Dr Patrick Lewis hails from the outback of central south Queensland Australia where despite the absence of Ocean he developed an early passion for all things wet by exploring the creeks and waterholes of the family farm. But it was not until a little later that he got his first taste of saltwater and secured a passion for marine biology and wilderness exploration that has endured and been honed by years of study and research. Patrick completed his studies in Tasmania where the winds blew from the Southern Ocean and whispered of heaving seas, icebergs and adventure. When not studying he spent his youth exploring the wilderness of Tasmania, fly-fishing in the central highlands and learning to sail on a decrepit old yacht that he called home. Patrick continued his studies with a PhD project examining the conservation threats related to increasing human traffic to the Antarctic Continent, and the spread of alien marine species. These studies saw him sailing small yachts to the subantarctic islands, diving under the hulls of icebreakers to record the animals clinging to the hull and a range of other research including aquarium studies, taxonomy of marine invertebrates and genetics. Since completing his doctoral work Patrick has worked in a range of fields including conservation biology in the Indonesian islands, marine science around the coast of Australia, management of marine biosecurity with the Australian Commonwealth government, working as a marine naturalist aboard expedition cruise ships to Antarctica, and running Arctic conservation programs with the World Wildlife Fund (WWF) in Norway. When not getting serious about science, Patrick is an avid adventurer and has travelled broadly around the world by yacht, motorbike and soles of his feet.
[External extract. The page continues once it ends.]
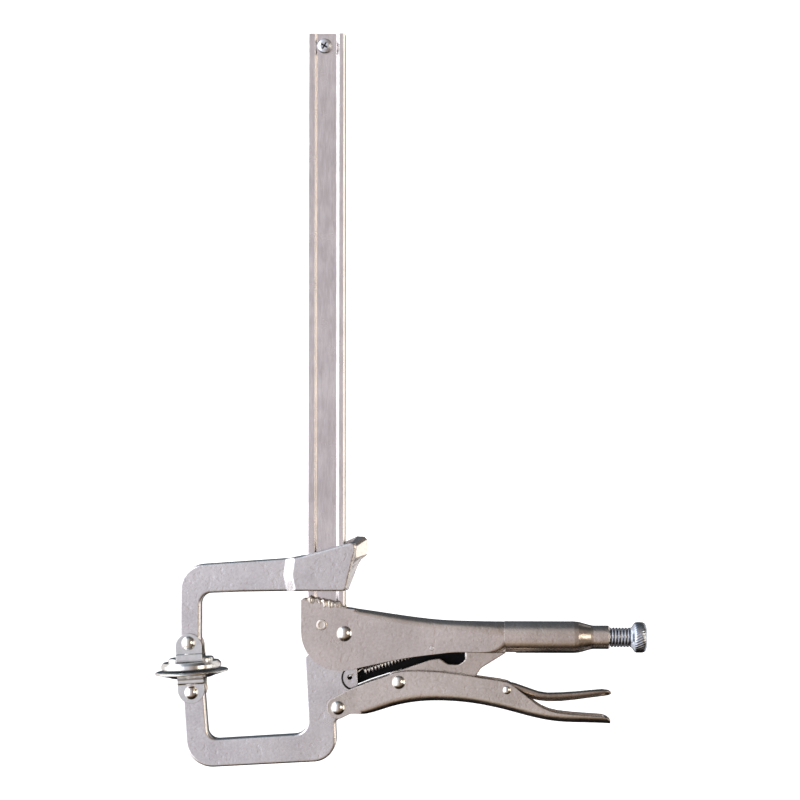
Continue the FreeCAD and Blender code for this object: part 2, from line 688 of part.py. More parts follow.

Dr Léonie Suter grew up in Basel, Switzerland, where she developed an early passion for exploration in the form of ancient history and the lost languages. Nature and adventure travel, however, were to become more important. Before starting university she worked in the outdoors as a gardener on a cemetery, ski instructor in the Swiss Alps and traveled widely in Central America. She then focused on studying biology at the ETH Zürich to learn how life works. There she also worked with students on botanical excursions to the Swiss Alps. After completing her Bachelor of Science she took a break from university and embarked upon a research project in the Seychelles Islands where she studied the effect of fire on the native vegetation on the Island Praslin and enjoyed the relaxed island life. After soaking in the sun of the Indian Ocean she returned to her studies and completed her Masters of Science degree in the famous Kew Gardens of London where she worked on reproductive isolation and sex chromosome evolution of two European poplar species. During this time she fell in love with Science and decided to continue in this field with a PhD. However, first she needed to satisfy her need for traveling and a little adventure, so after completing her Master of Science she bought a round-the-world plane ticket and left for Australia, New Zealand, South America and Antarctica. During this journey she traveled by bus, train, car, boat and, after she met Patrick in Ushuaia, Argentina, on the back of a motorbike. At the moment she is conducting her doctoral research at the ETH Zürich on epigenetics in plants, to find out whether plants can adapt to changing environments within very few generations and without altering their DNA sequence. Just two weeks before boarding Widdershins she successfully finished her thesis to become an full-time adventurer, sailing from pole to pole.
Sparrow (a.k.a. Captain Jack Sparrow or Sparrow-saurus) is a little Jack Russel Terrier, born in September 2012, who joined the crew on Widdershins two months later in Oban, Scotland. She quickly adapted to live at sea (although she still is a bit scared of water), loves a good cuddle in the morning and chews anything that’s lose, especially socks.